▶ **Aim of the task**: Print the first line of the material below and each line after it, exactly as written, ending with the line that contains "return gear - bar_h(SPINDLE_R, (20, 45), side*GEAR_X, GEAR_Z)".

-=-=-

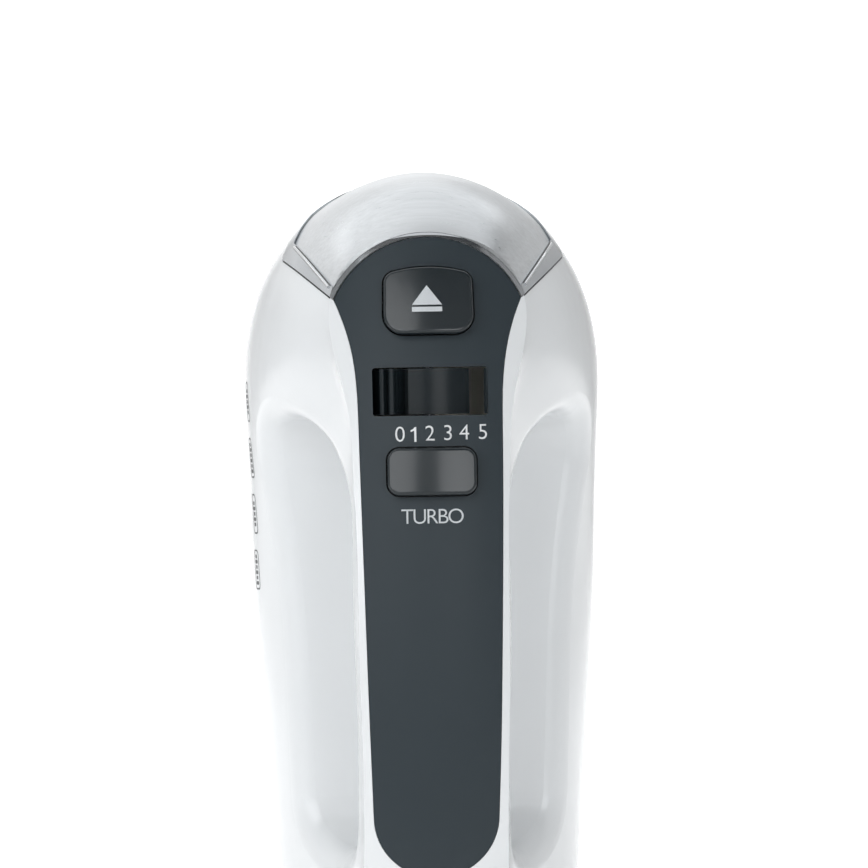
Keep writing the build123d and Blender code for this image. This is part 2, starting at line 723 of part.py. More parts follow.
def drive_gear(side):
    """Helical gear on a spindle. A tooth space faces the worm at mid height."""
    pitch_angle = 2*math.pi/GEAR_TEETH
    slope = math.tan(PRESSURE_ANGLE)
    half = (GEAR_PITCH_R*pitch_angle - BACKLASH)/4
    outline = []
    for tooth in range(GEAR_TEETH):
        middle = (tooth + 0.5)*pitch_angle
        root = (half + (GEAR_PITCH_R - GEAR_ROOT_R)*slope)/GEAR_ROOT_R
        tip = (half - (GEAR_TIP_R - GEAR_PITCH_R)*slope)/GEAR_TIP_R
        for radius, angle in ((GEAR_ROOT_R, -root), (GEAR_TIP_R, -tip), (GEAR_TIP_R, tip), (GEAR_ROOT_R, root)):
            outline.append((radius*math.cos(middle + angle), radius*math.sin(middle + angle)))
    face = make_face(Polyline(*outline, close=True))
    width = GEAR_H[1] - GEAR_H[0]
    lead_angle = math.atan(worm_lead()/(2*math.pi*WORM_PITCH_R))
    twist = math.degrees(width*math.tan(lead_angle)/GEAR_PITCH_R)
    sections = []
    for part in (0, 1/3, 2/3, 1):
        middle = level(GEAR_H[0] + part*width) * Pos(side*GEAR_X, GEAR_Z)
        sections.append(middle * Rot(0, 0, (part - 0.5)*twist) * face)
    gear = loft(sections, ruled=True)
    gear += bar_h(9, (GEAR_H[0] - 4, GEAR_H[0]), side*GEAR_X, GEAR_Z)
    return gear - bar_h(SPINDLE_R, (20, 45), side*GEAR_X, GEAR_Z)


def spindle(side):
    low, high = SPINDLE_HEIGHTS
    tube = bar_h(SPINDLE_R, (low, high), side*GEAR_X, GEAR_Z)
    tube -= bar_h(SPINDLE_BORE_R, (low - 1, high + 1), side*GEAR_X, GEAR_Z)
    slot_h = (low - 1, 5.2)
    for w, d in ((2.6, 12), (12, 2.6)):
        tube -= prism_h(Rectangle(w, d), slot_h, side*GEAR_X, GEAR_Z)
    return tube


def spindle_bushes():
    bushes = []
    for side in (-1, 1):
        for hs in ((5.5, 11.5), (43.5, 49.5)):
            ring = bar_h(BUSH_R, hs, side*GEAR_X, GEAR_Z)
            bushes.append(ring - bar_h(SPINDLE_R + RUNNING_GAP, hs, side*GEAR_X, GEAR_Z))
    return Compound(bushes)


def gear_case(inner):
    """Lower bearing plate with the wall and post that carry the cover and the worm's end."""
    case = block((-45, 45), (5.5, 9.5), (128, 171))
    case += block((-45, 45), (5.5, 45), (128, 131))
    case += block((-7, 7), (5.5, 45), (171, 177))
    case = case & inner
    case -= bar_z(7, (127, 132))
    case -= bar_z(5, (170, 176))
    for side in (-1, 1):
        case -= bar_h(BUSH_R, (5, 12), side*GEAR_X, GEAR_Z)
    return case


def worm_bush():
    return tube_z(5, 2.5 + RUNNING_GAP, (171, 176))


def gear_cover(inner):
    cover = block((-45, 45), (45, 48.5), (128, 177)) & inner
    for side in (-1, 1):
        cover -= bar_h(BUSH_R, (43, 50), side*GEAR_X, GEAR_Z)
    for x, z in cover_screw_places():
        cover -= bar_h(1.7, (40, 50), x, z)
    return cover


def cover_screw_places():
    return [(-30, 129.5), (30, 129.5), (0, 174)]


def cover_screws():
    screws = []
    for x, z in cover_screw_places():
        screws.append(bar_h(2.8, (48.5, 50.3), x, z) + bar_h(1.4, (45, 48.5), x, z))
    return Compound(screws)


# ---------------------------------------------------------------- electrics in the handle

def control_board():
    board = prism_h(RectangleRounded(24, 32, 2), (106, 107.6), 0, 74)
    board -= bar_h(1.6, (105, 109), 0, 61.5)
    return board


def board_parts():
    capacitor = block((-8, 2), (107.6, 115.6), (76, 86))
    choke = bar_x(4, (-7, 7), 111.6, 69.5)
    triac = block((5, 9.5), (107.6, 117), (76, 86)) - bar_x(1.6, (4, 11), 114, 81)
    return Compound([fillet(capacitor.edges(), 0.8), choke, triac])


def terminal_block():
    """Screw terminals where the mains leads end."""
    body = block((-7, 7), (106, 113), (46, 54))
    for x in (-3.5, 3.5):
        body -= bar_h(1.9, (109, 114), x, 50)
        body -= bar_z(1.2, (45, 55), x, 107.8)
    return body


# ---------------------------------------------------------------- beaters

def beater_shaft(side):
    shaft = bar_h(BEATER_SHAFT_R, (-52, BEATER_TIP_H), side*GEAR_X, GEAR_Z)
    shaft = fillet(shaft.edges().sort_by(Axis.Y)[0], 1.2)
    for w, d in ((2.2, 10.2), (10.2, 2.2)):
        shaft += prism_h(Rectangle(w, d), (2.0, 4.8), side*GEAR_X, GEAR_Z)
    return shaft


def beater_collar(side):
    ring = bar_h(7.4, (-9, -3), side*GEAR_X, GEAR_Z)
    ring = fillet(ring.edges(), 1.2)
    return ring - bar_h(BEATER_SHAFT_R, (-10, 0), side*GEAR_X, GEAR_Z)


def beater_ferrule(side):
    ring = bar_h(5.4, (-62, -48), side*GEAR_X, GEAR_Z)
    ring = fillet(ring.edges(), 1.5)
    return ring - bar_h(BEATER_SHAFT_R, (-52, -40), side*GEAR_X, GEAR_Z)


def beater_wires(side):
    """Two bows of wire that cross at the bottom. The right pair is turned by half a step."""
    turn = 0 if side < 0 else 45
    bows = []
    for drop, angle in ((0.0, turn), (-2*WIRE_R - 0.1, turn + 90)):
        low = BEATER_END_H + WIRE_R - drop
        half = [(2.9, -62), (2.9, -67), (BEATER_R, -91), (BEATER_R, low)]
        points = half + [(-x, h) for x, h in reversed(half)]
        line = FilletPolyline(*points, radius=[12, 26, 23.5, 23.5, 26, 12])
        profile = Plane(line @ 0, z_dir=line % 0) * Circle(WIRE_R)
        bow = sweep(profile, path=line)
        upright = Plane((side*GEAR_X, UNDERSIDE_Y, GEAR_Z), x_dir=(1, 0, 0), z_dir=(0, 0, -1))
        bows.append(upright * (Rot(0, angle, 0) * bow))
    return Compound(bows)


# ---------------------------------------------------------------- assembly

def build():
    body = outer_body()
    shell = housing_shell(body)
    inner = round_underside(form(WALL + 0.5), WALL + 0.5)
    nodes = {
        "housing_left": housing_half(shell, -1),
        "housing_right": housing_half(shell, 1),
        "housing_screws": housing_screws(),
        "control_panel": control_panel(),
        "nose_bezel": nose_bezel(),
        "nose_plate": nose_plate(),
        "socket_rings": socket_rings(),
        "heel_pads": heel_pads(),
        "cord_gland": cord_gland(),
        "eject_button": eject_button(),
        "ejector_frame": ejector_frame(),
        "ejector_guide": ejector_guide(inner),
        "eject_spring": eject_spring(),
        "turbo_button": turbo_button(),
        "turbo_switch": turbo_switch(),
        "turbo_spring": turbo_spring(),
        "speed_dial": speed_dial(),
        "dial_pin": dial_pin(),
        "dial_bracket": dial_bracket(inner),
        "speed_switch": speed_switch(),
        "control_board": control_board(),
        "board_parts": board_parts(),
        "terminal_block": terminal_block(),
        "motor_stator": motor_stator(),
        "field_coils": field_coils(),
        "motor_bracket_rear": motor_bracket_rear(),
        "motor_bracket_front": motor_bracket_front(),
        "motor_bearing_rear": bush((36, 43), SHAFT_R),
        "motor_bearing_front": bush((108, 115.5), SHAFT_R),
        "motor_screws": motor_screws(),
        "motor_cradle": motor_cradle(inner),
        "armature_core": armature_core(),
        "armature_windings": armature_windings(),
        "commutator": commutator(),
        "cooling_fan": cooling_fan(),
        "brush_holders": brush_holders(),
        "carbon_brushes": carbon_brushes(),
        "brush_springs": brush_springs(),
        "worm_shaft": worm_shaft(),
        "worm_bush": worm_bush(),
        "gear_case": gear_case(inner),
        "gear_cover": gear_cover(inner),
        "cover_screws": cover_screws(),
        "spindle_bushes": spindle_bushes(),
    }
    for name, side in (("left", -1), ("right", 1)):
        nodes[f"drive_gear_{name}"] = drive_gear(side)
        nodes[f"spindle_{name}"] = spindle(side)
        nodes[f"beater_shaft_{name}"] = beater_shaft(side)
        nodes[f"beater_collar_{name}"] = beater_collar(side)
        nodes[f"beater_ferrule_{name}"] = beater_ferrule(side)
        nodes[f"beater_wires_{name}"] = beater_wires(side)
    return nodes


os.makedirs("parts", exist_ok=True)
for node, shape in build().items():
    export_step(shape, f"parts/{node}.step")
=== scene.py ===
import json
import math

import bmesh
import bpy
from mathutils import Matrix, Vector


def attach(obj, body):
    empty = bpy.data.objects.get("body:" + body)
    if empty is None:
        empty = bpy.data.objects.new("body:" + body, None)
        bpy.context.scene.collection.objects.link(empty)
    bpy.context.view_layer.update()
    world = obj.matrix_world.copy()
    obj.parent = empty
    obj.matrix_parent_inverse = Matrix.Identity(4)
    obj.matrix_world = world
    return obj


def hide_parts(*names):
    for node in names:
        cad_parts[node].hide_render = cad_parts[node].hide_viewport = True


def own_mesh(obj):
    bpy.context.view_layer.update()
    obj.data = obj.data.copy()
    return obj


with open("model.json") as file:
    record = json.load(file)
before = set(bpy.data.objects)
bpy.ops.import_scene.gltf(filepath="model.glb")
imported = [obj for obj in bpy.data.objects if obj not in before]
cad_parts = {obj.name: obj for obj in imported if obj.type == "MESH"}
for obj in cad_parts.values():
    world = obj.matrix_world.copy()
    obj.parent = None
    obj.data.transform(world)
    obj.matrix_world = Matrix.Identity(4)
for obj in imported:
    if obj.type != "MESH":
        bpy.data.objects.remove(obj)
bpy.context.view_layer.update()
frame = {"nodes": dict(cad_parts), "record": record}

NODES = frame["nodes"]
MM = 0.001

# Heights are measured up from the mixer's underside, as in use. The underside is this row plane.
UNDERSIDE_Y = 0.046


def place(x, h, z):
    """Row point of a place given in mm as x, height above the underside and z."""
    return Vector((x*MM, UNDERSIDE_Y - h*MM, z*MM))


# ------------------------------------------------------------------ node helpers

def new_material(name):
    material = bpy.data.materials.new(name)
    material.use_nodes = True
    return material, material.node_tree, material.node_tree.nodes["Principled BSDF"]


def add(tree, kind, **values):
    node = tree.nodes.new(kind)
    for key, value in values.items():
        setattr(node, key, value)
    return node


def object_coords(tree, scale=(1, 1, 1)):
    """Place on the object in metres, stretched by scale along each axis."""
    coords = add(tree, "ShaderNodeTexCoord")
    mapping = add(tree, "ShaderNodeMapping")
    mapping.inputs["Scale"].default_value = scale
    tree.links.new(coords.outputs["Object"], mapping.inputs["Vector"])
    return mapping.outputs["Vector"]


def noise(tree, vector, scale, detail=2.0, roughness=0.5):
    """Noise value at a place, with scale in cells per metre."""
    node = add(tree, "ShaderNodeTexNoise")
    node.inputs["Scale"].default_value = scale
    node.inputs["Detail"].default_value = detail
    node.inputs["Roughness"].default_value = roughness
    tree.links.new(vector, node.inputs["Vector"])
    return node.outputs["Fac"]


def ramp(tree, factor, low, high, start=0.3, end=0.7):
    """Blend between two colours as factor runs from start to end."""
    node = add(tree, "ShaderNodeValToRGB")
    first, last = node.color_ramp.elements
    first.position, last.position = start, end
    first.color = (*low, 1)
    last.color = (*high, 1)
    tree.links.new(factor, node.inputs["Fac"])
    return node.outputs["Color"]


def spread(tree, factor, low, high, start=0.3, end=0.7):
    """Map factor to a range of plain values."""
    node = add(tree, "ShaderNodeMapRange")
    for key, value in (("From Min", start), ("From Max", end), ("To Min", low), ("To Max", high)):
        node.inputs[key].default_value = value
    tree.links.new(factor, node.inputs["Value"])
    return node.outputs["Result"]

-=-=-

▶ **Complete answer**:
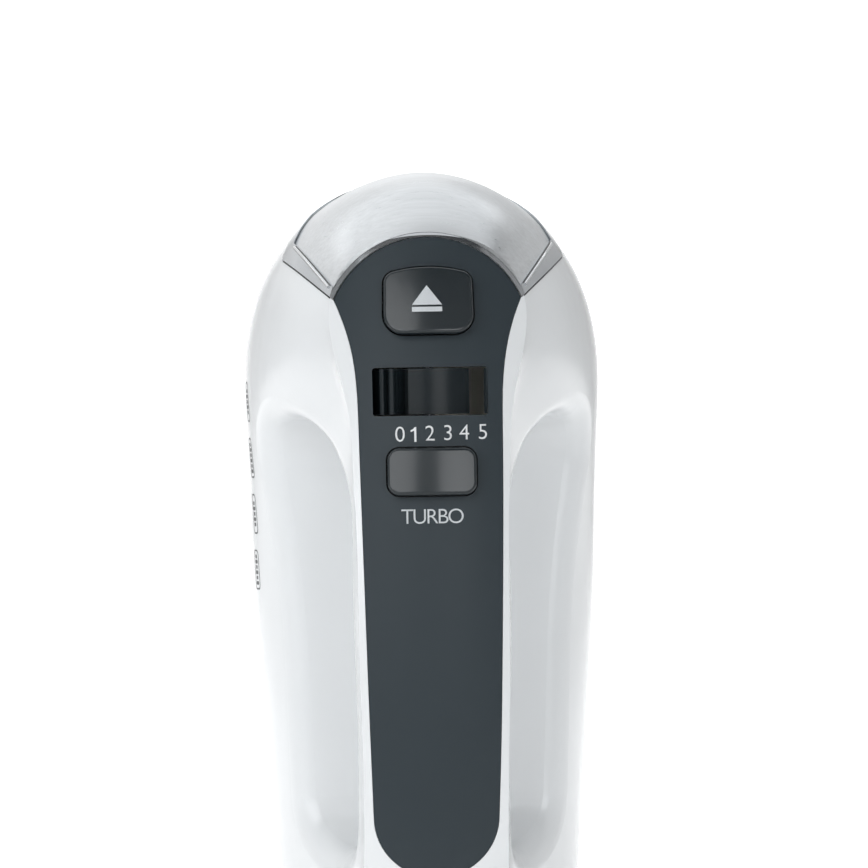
Keep writing the build123d and Blender code for this image. This is part 2, starting at line 723 of part.py. More parts follow.
def drive_gear(side):
    """Helical gear on a spindle. A tooth space faces the worm at mid height."""
    pitch_angle = 2*math.pi/GEAR_TEETH
    slope = math.tan(PRESSURE_ANGLE)
    half = (GEAR_PITCH_R*pitch_angle - BACKLASH)/4
    outline = []
    for tooth in range(GEAR_TEETH):
        middle = (tooth + 0.5)*pitch_angle
        root = (half + (GEAR_PITCH_R - GEAR_ROOT_R)*slope)/GEAR_ROOT_R
        tip = (half - (GEAR_TIP_R - GEAR_PITCH_R)*slope)/GEAR_TIP_R
        for radius, angle in ((GEAR_ROOT_R, -root), (GEAR_TIP_R, -tip), (GEAR_TIP_R, tip), (GEAR_ROOT_R, root)):
            outline.append((radius*math.cos(middle + angle), radius*math.sin(middle + angle)))
    face = make_face(Polyline(*outline, close=True))
    width = GEAR_H[1] - GEAR_H[0]
    lead_angle = math.atan(worm_lead()/(2*math.pi*WORM_PITCH_R))
    twist = math.degrees(width*math.tan(lead_angle)/GEAR_PITCH_R)
    sections = []
    for part in (0, 1/3, 2/3, 1):
        middle = level(GEAR_H[0] + part*width) * Pos(side*GEAR_X, GEAR_Z)
        sections.append(middle * Rot(0, 0, (part - 0.5)*twist) * face)
    gear = loft(sections, ruled=True)
    gear += bar_h(9, (GEAR_H[0] - 4, GEAR_H[0]), side*GEAR_X, GEAR_Z)
    return gear - bar_h(SPINDLE_R, (20, 45), side*GEAR_X, GEAR_Z)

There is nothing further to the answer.